Nos dias de hoje, Bernardes correria um grande risco de nunca se tornar um Mussum. Felizmente, para ele e para quem o assistiu, a época era outra e até hoje o humorista é lembrado como um camarada engraçado e boa gente, e não como um bebum mau-caráter. Outros atores, modelos, roteiristas e publicitários, contudo, não tiveram a mesma sorte. Vivem em um momento em que há riscos de ser processados pela sociedade protetora dos animais caso façam piadas envolvendo papagaios. Recentemente, a modelo mais famosa e bem paga do mundo, a gaúcha Gisele Bündchen, tornou-se alvo da patrulha politicamente correta. A campanha que estrela para a marca de lingerie Hope foi acusada de denegrir a imagem da mulher.

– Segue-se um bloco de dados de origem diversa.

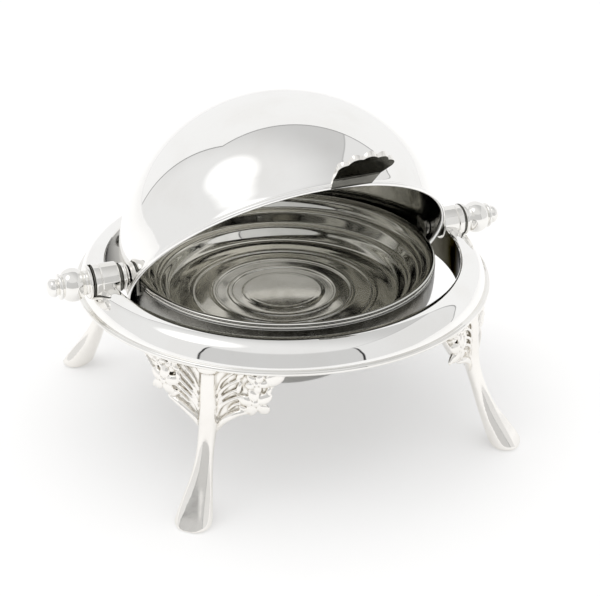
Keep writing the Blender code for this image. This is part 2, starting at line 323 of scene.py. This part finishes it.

Nos filmes da campanha, Gisele aparece conversando com um marido imaginário e dá notícias desagradáveis, como a batida do carro, o estouro do cartão de crédito e a chegada da sogra (dele) para morar com o casal, sempre em duas versões. Em uma delas, a modelo aparece vestida de forma simples e surge a legenda: “errado”. Na outra, Gisele se exibe de calcinha e sutiã da Hope. Nesta, a legenda é: “certo”, referindo-se à melhor forma dedar notícias ruins. Para finalizar, a campanha criada pela agência Giovanni+DraftFCB usa o slogan “Você é brasileira, use seu charme”.
Há uma pitada de machismo na peça? Claro que sim — como em piadas que contamos a amigos e amigas. Na época em que Mussum fez sucesso com a criançada, esse seria apenas mais um filme de 30 segundos exibido antes de recomeçar o programa de TV. Hoje, transformou-se em tema polêmico e virou assunto para a Presidência da República. Mais precisamente para a Secretaria de Políticas para Mulheres da Presidência da República. Indignada com o que viu, a secretária Iriny Lopes, que tem status de ministra, enviou ofício ao Conselho Nacional de Autorregulamentação Publicitária (Conar) e ao anunciante pedindo a suspensão dos comerciais alegando que “expõem a mulher a situação preconceituosa, tratada como objeto”. A ministra já havia feito o mesmo com campanhas da cerveja Devassa e apoiado outras ações do tipo.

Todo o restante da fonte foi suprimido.